Exactly repeat the full listing that follows.

--- start Material ---

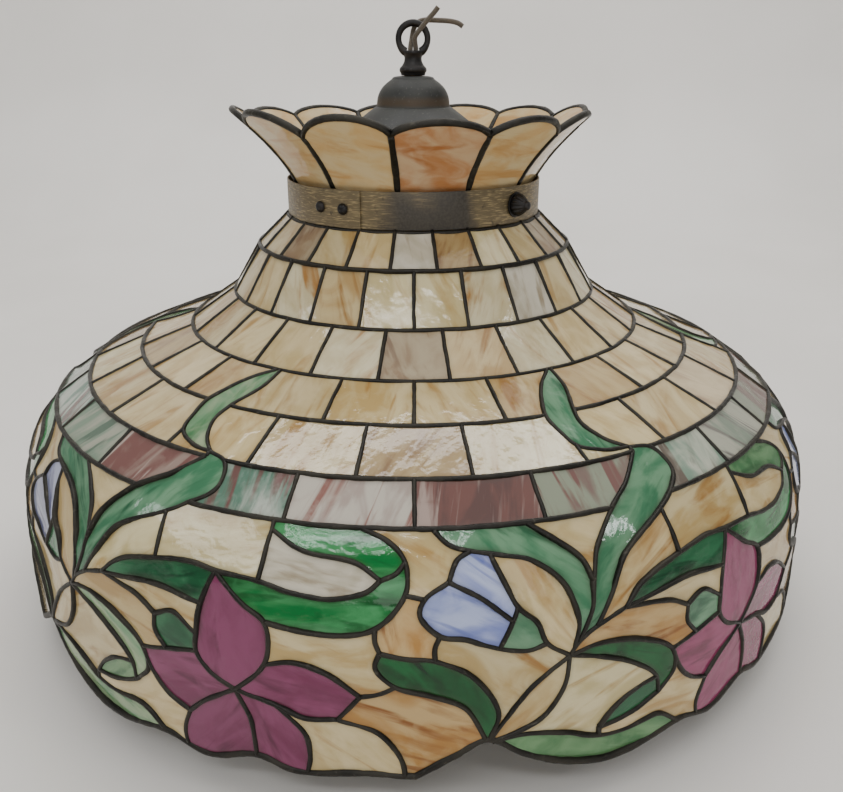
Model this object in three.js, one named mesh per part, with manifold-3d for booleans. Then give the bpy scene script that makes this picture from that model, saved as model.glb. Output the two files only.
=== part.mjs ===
// Leaded glass pool table lamp: a dome of glass courses and a floral skirt, a flared glass crown above a
// riveted neck band, and the hanging hardware and lamp cluster that it needs inside.
// Millimetres, +Z up. The origin is on the lamp's axis, at the level of the rim's lowest points.
import * as THREE from "three";
import { mergeVertices } from "three/addons/utils/BufferGeometryUtils.js";
import Module from "manifold-3d";

const wasm = await Module();
wasm.setup();

// Driving dimensions
const GAP = 0.3; // between pieces that touch
const GLASS = 3; // sheet glass
const CAME = 5; // width of a lead came along the shade
const CAME_PROUD = 0.8; // how far a came stands out of the glass, on each face
const REPEATS = 6; // of the floral pattern round the skirt
const ROUND = 24; // sides of a turned ring
const SOCKET_SIDES = 14; // sides of a socket's turned pieces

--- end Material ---

# Response to this exercise
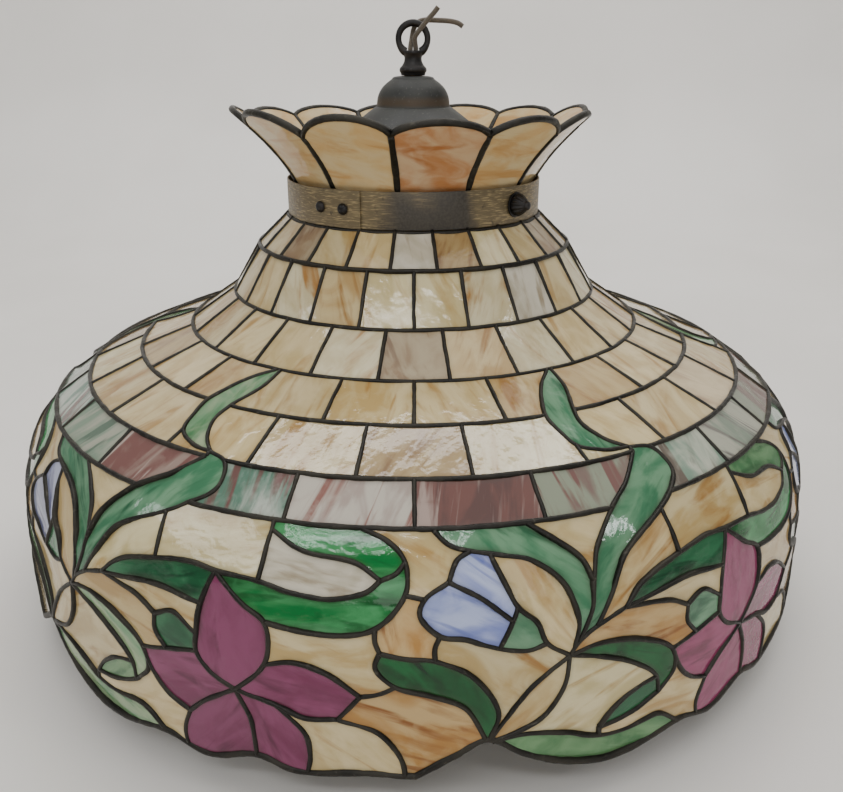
Model this object in three.js, one named mesh per part, with manifold-3d for booleans. Then give the bpy scene script that makes this picture from that model, saved as model.glb. Output the two files only.
=== part.mjs ===
// Leaded glass pool table lamp: a dome of glass courses and a floral skirt, a flared glass crown above a
// riveted neck band, and the hanging hardware and lamp cluster that it needs inside.
// Millimetres, +Z up. The origin is on the lamp's axis, at the level of the rim's lowest points.
import * as THREE from "three";
import { mergeVertices } from "three/addons/utils/BufferGeometryUtils.js";
import Module from "manifold-3d";

const wasm = await Module();
wasm.setup();

// Driving dimensions
const GAP = 0.3; // between pieces that touch
const GLASS = 3; // sheet glass
const CAME = 5; // width of a lead came along the shade
const CAME_PROUD = 0.8; // how far a came stands out of the glass, on each face
const REPEATS = 6; // of the floral pattern round the skirt
const ROUND = 24; // sides of a turned ring
const SOCKET_SIDES = 14; // sides of a socket's turned pieces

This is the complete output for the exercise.